LUV is a 2012 crime drama film directed by Sheldon Candis. It was nominated for the Grand Jury Prize at the 2012 Sundance Film Festival. LUV was shot in and around Baltimore, Maryland, and had its Baltimore premiere at the Maryland Film Festival 2012. It was later released in theaters on January 18, 2013. The film has received mixed reviews from critics.

Plot
The film begins with Woody Watson (Michael Rainey Jr.) having a dream about him and his mother in the woods, but he then wakes up. Woody lives with his grandmother (Lonette McKee) in the inner city of Baltimore and longs to be reunited with his mother, who is in rehab in North Carolina. His charismatic Uncle Vincent (Common) has recently returned home after being sentenced to 20 years in prison, with his sentenced reduced to 12. He is released after serving 8 years. He is determined to straighten out his life by opening a high-end crab shack. Vincent drops Woody off at school, but when Woody becomes embarrassed when a girl looks at him, Vincent decides to give the boy a tutorial on how to become a man.

After a trip to a tailor to get Woody a custom-fitted suit, the duo take a trip to see Cofield (Charles S. Dutton), Vincent's friend and old crime partner who now owns his own crab shack and informs Vincent that Mr. Fish (Dennis Haysbert), his old crime boss, is looking for him. The pair heads to the bank to sign off on the loan Vincent needs to fulfill his dreams. His bank officer tells him that he needs $22,000 so Vincent can start his business. Vincent has no one to turn to for help but his former associates, including Baltimore crime boss Mr. Fish and his brother Arthur (Danny Glover). Vincent takes a desperate turn when Fish enlists Vincent for one more drug deal to demonstrate his loyalty.

The pair then start going around town to finish the deal. Vincent then teaches Woody how to drive, then how to fire a gun. The pair then go to Jamison's place to arrange a deal. Eventually, Jamison and Vincent fight each other; Vincent tells Woody to fire his gun, but Woody freezes up, forcing Vincent to kill Jamison himself. Later while driving, Vincent, enraged at Woody, yells at him and the two get in an argument.

During the argument, Vincent yells at Woody how his mother doesn't want him. This enrages Woody, which leads him to abandon the car. Woody runs to the train station to catch a ride to North Carolina, but is stopped by Vincent. Woody decides to go home, but Vincent tells him "we ain't got no home." Vincent then convinces Woody to help him with the deal and promises to take him to North Carolina one day.

Woody and Vincent then meet up with Cofield again at the lake. The pair have to go to a drug dealer, Enoch, next, but Cofield believes it's too risky. But Woody comes up with a plan about Enoch not noticing them. The pair then go to Enoch. Enoch's henchmen surround the pair, but the deal goes out as planned and the pair leave.
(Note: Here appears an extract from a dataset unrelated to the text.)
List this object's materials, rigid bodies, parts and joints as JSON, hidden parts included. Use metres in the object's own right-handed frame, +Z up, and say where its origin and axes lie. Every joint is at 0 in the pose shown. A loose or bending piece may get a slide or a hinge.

The pair then go to visit Beverly (Meagan Good), Vincent's old girlfriend who is pregnant and has a new boyfriend. Enraged by this, Vincent beats up her boyfriend and drives off with Woody.

The pair then meet Fish and Arthur at their mansion for dinner. However, later on, things take a turn for the worse. Vincent becomes mad at Fish due to the fact that his last drug deal got Vincent locked up. Vincent then pulls out his gun, hits Arthur with it, and aims it at Fish. Fish then reveals that Vincent was the one that got Woody's mother on drugs. This angers Woody, who pulls out a gun and aims it at Vincent. Arthur then grabs a rifle and shoots Vincent, who counteracts by shooting and killing Arthur. Woody grabs his backpack and runs outside just as Vincent kills Fish.

Woody runs into the woods with a critically wounded Vincent right behind him; Woody then discovers him. As the two walk off, Vincent falls over and dies in Woody's arms. Woody cries just as the police arrives. Woody is taken into custody by Detectives Holloway and Pratt (Michael K. Williams & Russell Hornsby) where Woody finds himself involved in a triple homicide, but won't be charged. As Holloway drives Woody home, he tells Woody that he will be brought in for questioning along with his grandmother at 10:00 tomorrow morning.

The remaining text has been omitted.